Geoffrey Levy, a Mailman in his seventies who is firmly part of the Dacre ‘old guard’, wrote a piece eighteen months before the general election – which Ed always seemed destined to lose – in May 2015. ‘The Man Who Hated Britain. Red Ed’s pledge to bring back socialism is a homage to his Marxist father . . .’24 The story got far more coverage after Miliband reacted angrily to it and demanded – and received – a right of reply (alongside which the Mail cheekily reprinted the offending piece). But the best part of the row was a live debate on the BBC’s Newsnight programme between Blair’s former media chief Alastair Campbell and Mail deputy editor at the time Jon Steafel, who turned out to be a polite and portly middle-aged Mailman with an almost perfectly spherical head. Campbell wanted to make this fight personal, wondering out loud – very loud – why Dacre himself was absent. ‘What you’ve got to understand about the Daily Mail,’ growled Campbell, is that ‘it is the worst of British values posing as the best. If you do not conform to Paul Dacre’s narrow, twisted view of the world – as all of his employees like Steafel have to do – you get done in. All I say, to all the politicians in Britain, once you accept you are dealing with a bully and a coward you have absolutely nothing to fear from them.’ Campbell suggested Dacre was ‘losing the plot’ and Steafel and Rothermere knew
it. ‘The real poison comes from people like Dacre. He’s a coward. He’s a bully. He doesn’t have the guts to come and defend himself against anybody and the sooner he’s gone from British public life the better.’25 Steafel left the paper in the summer of 2016 shortly after having being shunted aside to make way for Dacre’s new deputy and potential successor, Gerard Greaves, from the Mail on Sunday.26
Dacre doesn’t do telly but he did respond later, writing a piece for the Guardian headlined ‘Why is the left obsessed by the Daily Mail ?’ and seemed slightly paranoid, suggesting it may even have been a dark bid by Miliband and the BBC to ‘neutralize’ Associated Newspapers.
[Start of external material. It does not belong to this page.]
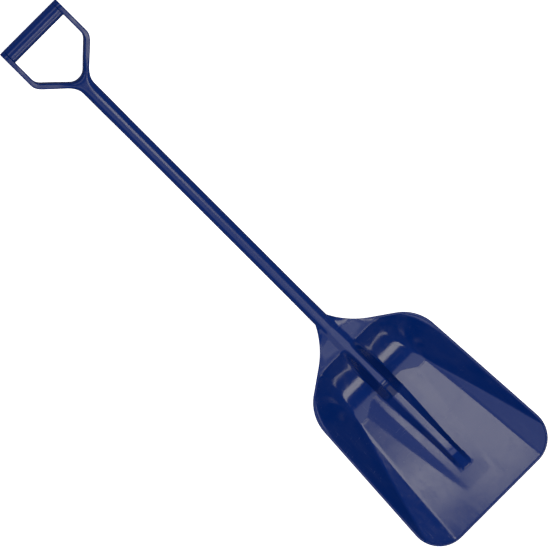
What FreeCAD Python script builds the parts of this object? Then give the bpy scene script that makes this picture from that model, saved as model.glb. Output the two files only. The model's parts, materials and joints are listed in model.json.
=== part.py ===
import FreeCAD, Part
import math
import os
import Sketcher

# Design frame: X runs forward to the digging edge (x = 0), the grip is at negative x,
# Y is across the blade, Z points out of the scoop's open side, and the underside of the
# floor is z = 0. At the end every piece is turned together into the resting pose.

SIZES = [
    ("blade_width", 338.0, "greatest width across the rim, near the front corners"),
    ("neck_distance", 499.0, "front edge to the end of the neck, in plan"),
    ("pocket_length", 425.0, "front edge to the top of the back wall"),
    ("floor_length", 297.0, "front edge to the foot of the back wall"),
    ("front_corner_radius", 62.0, "plan radius of the two front corners"),
    ("side_taper", 3.56, "angle by which each side narrows towards the back"),
    ("shoulder_start", 338.0, "front edge to where the sides turn in"),
    ("shoulder_radius", 88.0, "plan radius of the two shoulders"),
    ("shoulder_angle", 55.0, "steepest plan angle of the shoulders"),
    ("neck_angle", 27.0, "plan angle of the shoulders where they meet the neck"),
    ("rim_height_back", 88.0, "rim height at the back wall"),
    ("rim_height_front", 20.0, "rim height at the front corners"),
    ("rim_lip", 5.0, "width of the level lip along the rim"),
    ("floor_half_front", 119.5, "half width of the floor at the front edge"),
    ("floor_half_back", 91.0, "half width of the floor at the foot of the back wall"),
    ("cone_half", 50.0, "half width of the back wall's level middle at the rim"),
    ("wall_thickness", 4.0, "thickness of the floor"),
    ("wall_thickness_rim", 6.5, "upright thickness of the walls at the rim"),
    ("land_height", 0.2, "height of the flat land under the front of the floor"),
    ("land_length", 40.0, "length of that land, front to back"),
    ("land_width", 190.0, "width of that land"),
    ("land_setback", 10.0, "front edge to the land"),
    ("rim_rise_start", 40.0, "front edge to where the rim begins to rise"),
    ("web_ridge_half", 6.0, "half width of the ridge along the shoulders"),
    ("web_half", 85.0, "half width of the rising middle of the shoulders, at the back wall"),
    ("web_blend", 25.0, "length over which the ridge rises behind the back wall"),
    ("panel_height", 4.5, "rise of the raised middle of the floor, at the back"),
    ("panel_half_inner", 45.0, "half width of the level top of the raised middle"),
    ("panel_half_outer", 67.0, "half width of its foot, at the back"),
    ("panel_length", 55.0, "front edge to where the raised middle dies out"),
    ("spine_top_half", 7.5, "half width of the flat top of the spine"),
    ("spine_base_half", 24.0, "half width of the spine's foot on the back wall"),
    ("spine_end_half", 15.0, "half width of the spine's front end"),
    ("spine_low_height", 20.0, "height of the low part of the spine over the floor"),
    ("spine_crest_end", 325.0, "front edge to where the crest leaves the line of the shaft"),
    ("spine_low_start", 280.0, "front edge to the back of the low part of the spine"),
    ("spine_low_end", 132.0, "front edge to the front of the low part of the spine"),
    ("spine_end", 90.0, "front edge to the front end of the spine"),
    ("lift_angle", 12.0, "angle of the shaft over the floor"),
    ("neck_height", 95.0, "height of the shaft axis at the end of the neck"),
    ("shaft_diameter", 29.6, "outside diameter of the shaft and of the neck"),
    ("shaft_length", 620.0, "length of the shaft between neck and stem"),
    ("core_diameter", 22.0, "outside diameter of the core tube"),
    ("core_bore", 18.0, "inside diameter of the core tube"),
    ("neck_socket", 70.0, "depth of the core tube in the neck"),
    ("stem_socket", 36.0, "depth of the core tube in the stem"),
    ("plug_head", 3.0, "thickness of each plug's head"),
    ("plug_length", 16.0, "length of each plug inside the core tube"),
    ("grip_distance", 191.6, "stem joint to the middle of the bar"),
    ("grip_width", 154.0, "width across the two straps"),
    ("grip_diameter", 33.0, "diameter of the bar"),
    ("strap_width", 10.5, "width of each strap"),
    ("arm_width", 12.5, "width of each slanting arm"),
    ("arm_angle", 46.0, "angle of the arms to the shaft axis"),
    ("crotch_distance", 54.7, "stem joint to the sharp inner corner of the opening"),
    ("crotch_radius", 26.0, "radius of that inner corner"),
    ("bend_radius", 20.0, "inner radius where arms turn into straps"),
    ("stem_flare", 14.0, "length of the round part of the stem"),
    ("stem_blend_radius", 60.0, "radius where the arms leave the stem"),
    ("rod_diameter", 12.0, "diameter of the rod inside the bar"),
    ("rod_embed", 6.0, "depth of the rod in each strap"),
]

doc = FreeCAD.newDocument("snow_shovel")
sheet = doc.addObject("Spreadsheet::Sheet", "Sizes")
for row, (alias, value, note) in enumerate(SIZES, start=1):
    sheet.set("A%d" % row, alias)
    sheet.set("B%d" % row, str(value))
    sheet.set("C%d" % row, note)
    sheet.setAlias("B%d" % row, alias)
doc.recompute()


def size(alias):
    """Value of one size, read from the sheet."""
    return float(getattr(sheet, alias))


def origin_plane(body, role):
    """One of a body's own origin planes, found by its role."""
    return [f for f in body.Origin.OriginFeatures if f.Role == role][0]


def new_body(label):
    """An empty body whose label names its file."""
    body = doc.addObject("PartDesign::Body", label)
    body.Label = label
    return body


def new_sketch(body, name, role):
    """An empty sketch on one of a body's origin planes."""
    sketch = body.newObject("Sketcher::SketchObject", name)
    sketch.AttachmentSupport = [(origin_plane(body, role), "")]
    sketch.MapMode = "FlatFace"
    return sketch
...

‘The screech of axe-grinding was deafening as the paper’s enemies gleefully leapt to settle scores,’ Dacre wrote; ‘any newspaper which dares to take on the left in the interests of its readers risks being howled down by the Twitter mob who the BBC absurdly thinks represent the views of real Britain . . . Not to put too fine a point on things, we were right royally turned over. Fair enough, if you dish it out, you take it.’27
Ever more people now know the name ‘Paul Dacre’, including 50,000 people who signed a petition in June 2016 calling for him to be sacked over his paper’s support for Britain leaving the EU and for spreading ‘misinformation and fear’ over migration.28 Another ‘fan’ is Stephen Fry . . . they may both be members of the Garrick Club but it’s a fair bet they don’t lounge together upon a leather sofa.
Dacre is, all those who have had the misfortune to work for him assure me, just about as loathsome, self-regarding, morally putrid, vengeful and disgusting a man as it is possible to be . . . He absolutely despises me and thinks I stand for everything that is wrong about Britain and I think exactly the same of him.29
Dacre does have his fans, though, and it is worth reiterating: 1.5 million people still put their hand in their pocket and pay (as of autumn 2016) 65p – 90p on Saturdays – for his newspaper in a fast-declining market. The actual number of readers – more than one person tends to read each copy of a newspaper – is estimated to be around 3.35 million.30 Most of those people don’t know – and don’t care – who its editor is. Stephen Lawrence’s mother praised Dacre for raising the profile of their son’s murder case, and the mother of computer hacker Gary McKinnon is sure the paper’s campaign on his behalf helped force the Government to withdraw his extradition to face charges in the US in 2012.